In this episode, we explore The U.S. Trust Study of The Philanthropic Conversation with Rebecca Miller, Senior Philanthropic Advisor with The Philanthropic Initiative (TPI). TPI and U.S. Trust partner on the study to explore the extent and dynamics of philanthropic conversations happening between high-net-worth individuals and their professional advisors.
Professional advisors play an important role in helping individuals and families steward their wealth—and a big part of this for many families includes making decisions about philanthropy. The goal of the study is to understand how conversations around philanthropy are taking place, and what can be done to develop more and better dialog. Ultimately, these conversations lead to deeper relationships between individuals and their advisors, and they result in more meaningful philanthropic impact.
During the interview, Rebecca highlights key findings from the study and explains how the information can be used by high-net-worth individuals and advisors alike.
Here are just a few interesting takeaways:
- 71 percent of high-net-worth individuals surveyed think that it’s important to have a conversation about philanthropy with their advisors.
- Conversations around philanthropy are growing. In 2013, 55% of clients reported having these conversations with their advisors. This year that figure jumped to 67%.
- Individuals rank their advisor as second only to their spouse or partner as the most valuable source of information about philanthropy in their life.
- There’s a disconnect between advisors and clients and how they see the conversation related to philanthropy. Clients prefer to talk about philanthropy much sooner in the relationship than advisors assume.
Dive deeper by checking out The U.S. Trust Study of the Philanthropic Conversation executive summary or the full report. You can also learn more at ustrust.com/philanthropy. You can also find Rebecca on LinkedIn or reach her at firstname.lastname@example.org.
In this episode:
- Meet Rebecca Miller (6:15)
- Why is it important to have a study on advisors and the philanthropic conversation? (7:23)
- Tell us about the key findings from the study (8:50)
- How do you define ‘trusted advisors’ or ‘professional advisors’? (15:13)
- Advice for managing asks for support from organizations (15:58)

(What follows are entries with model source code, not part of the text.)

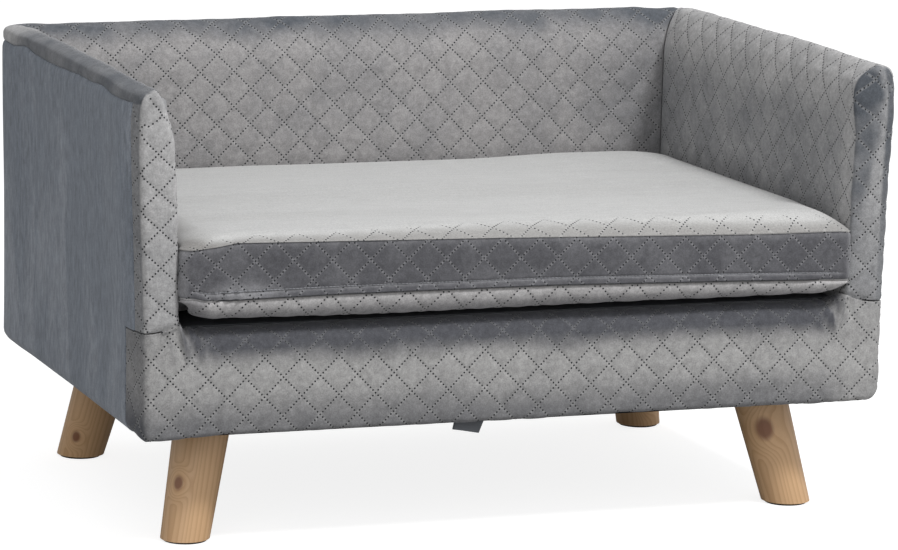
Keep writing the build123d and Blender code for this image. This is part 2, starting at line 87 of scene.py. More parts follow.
@dataclass(frozen=True)
class Quilting:
    """Rows of punched dots that cross in diamonds, and the pressing along them."""

    cell: float = 34.0
    dots_a_side: int = 7
    dot: float = 1.7
    lift: float = 0.14
    press: float = 0.75
    press_width: float = 4.2

    @property
    def side(self) -> float:
        """Length of one side of a diamond."""
        return self.cell / math.sqrt(2)

    def relief(self, quilt: Array) -> Array:
        """Height of the cloth over a place of the quilting.

        Args:
            quilt: places on the cloth, counted from a crossing of the rows.

        Returns:
            Height, nought between the rows and minus the press on them.
        """
        across = np.stack([quilt[..., 0] + quilt[..., 1], quilt[..., 0] - quilt[..., 1]], -1)
        share = across / self.cell
        off_row = np.abs(share - np.round(share)) * self.side
        return -self.press * np.exp(-((off_row / self.press_width) ** 2)).max(-1)


QUILTING = Quilting()
LEG_FOOT, LEG_TOP = (0.287, 0.176, 0.002), (0.265, 0.154, 0.103)
TAG_TOP = np.array(((-53.8, 104.6), (-25.5, 104.6)))
TAG_FOLD = np.array(((-56.5, 95.0), (-32.0, 90.8)))


def linear(code: str) -> tuple[float, float, float, float]:
    """Turns an sRGB hex code into linear red, green, blue and alpha."""
    parts = [int(code[i : i + 2], 16) / 255 for i in (0, 2, 4)]
    return (*[c / 12.92 if c <= 0.04045 else ((c + 0.055) / 1.055) ** 2.4 for c in parts], 1.0)


def add(tree: Tree, kind: str, sockets: dict[str | int, object] | list | None = None,
        **settings: object) -> Node:
    """Adds a node to a tree.

    Args:
        tree: shader or geometry tree.
        kind: Blender's name of the node type, a shader node's without its "ShaderNode", and after a
            space its operation if it has one.
        sockets: what each input gets, by its name or in order: a value, another node's output, or
            a node, which gives its first output. A MapRange's order is value, from, from, to, to.
        settings: the node's own properties.

    Returns:
        The new node.
    """
    kind, _, operation = kind.partition(" ")
    made = tree.nodes.new(kind if "Node" in kind else f"ShaderNode{kind}")
    if operation:
        made.operation = operation
    for name, value in settings.items():
        setattr(made, name, value)
    feed(tree, made, sockets if isinstance(sockets, dict) else dict(enumerate(sockets or [])))
    return made


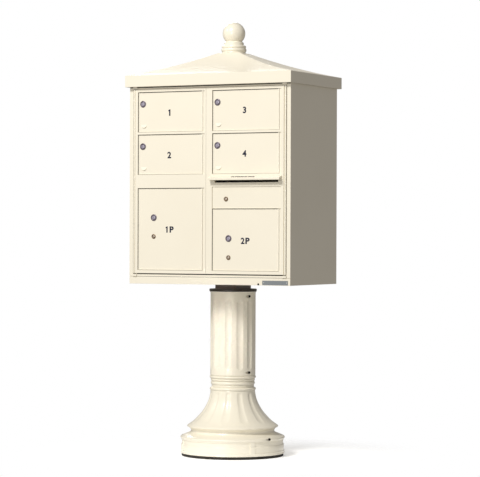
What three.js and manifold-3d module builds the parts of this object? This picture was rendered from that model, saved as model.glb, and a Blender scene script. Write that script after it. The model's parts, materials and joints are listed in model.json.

- What can clients and advisors do to have better conversations around philanthropy? (19:10)
- Were there any surprises in the study? (22:30)
- For advisors, is the philanthropic conversation good for business? (24:42)
- What’s been the response to the study? (25:30)
- TPI’s partnership with U.S. Trust on the study (26:35)
- How to learn more (27:17)
- Bonus questions (28:40)
Notable & Quotable:
We’ve seen a real change in how professional advisors think about philanthropy and how they prioritize it in their work with families. —Rebecca Miller #successfulgenerations
It’s important for advisors to understand what clients want to get out of the conversation. —Rebecca Miller #successfulgenerations
When it comes to managing asks, the best defense is a good offense. By having the conversations upfront— deciding on your giving strategy, putting in place criteria for who you want to support and why—makes it much easier to deal with questions and manage asks from organizations seeking funding. —Rebecca Miller #successfulgenerations
Families should bring up philanthropy with their advisors. Be clear about what you’re interested in and why. —Rebecca Miller #successfulgenerations
Many advisors have systems in place to help their clients think about philanthropy. Some of those most successful advisors have articles or intake questionnaires to help address those personal passion areas early on in the conversation. —Rebecca Miller #successfulgenerations
Executive Summary: The U.S. Trust Study of the Philanthropic Conversation
Full Report: The U.S. Trust Study of the Philanthropic Conversation
Rebecca Miller has spent her career supporting global grassroots civil society and advocating for its influence in decision-making processes. At TPI, Rebecca works primarily with family and independent foundations conducting impactful grantmaking to non-profit organizations; with corporate clients, designing strategic corporate grants initiatives; and on research to identify innovations, gaps, and opportunities in international philanthropy. As part of TPI’s Center for Global Philanthropy, Rebecca has a particular focus on supporting clients to design, implement, and evaluate philanthropy that benefits people across the globe.
Rebecca previously served as a Technical Advisor on Resilience, Governance, and Partnership at the international development and humanitarian organization Mercy Corps, supporting country programs to develop strong partnerships with local organizations, advising them on ways to effectively engage civil society, and assisting efforts to hold local governments accountable to the needs of communities. With a global portfolio, Rebecca had a particular focus on the humanitarian response to the Syrian refugee crisis across the Middle East.
Rebecca has also worked for Hunt Alternative Fund’s Institute for Inclusive Security, which advocates for the full participation of all stakeholders in formal peace processes. She managed the organization’s grant-making program, where she led the development of partnerships with global organizations to mainstream gender into their work. She also led the organization’s Middle East and North Africa program, facilitating workshops and supporting local leaders’ implementation of advocacy plans to increase women’s influence in peace processes.
Rebecca holds a Bachelor of Arts from Grinnell College and a Master’s degree from The George Washington University Elliott School of International Affairs.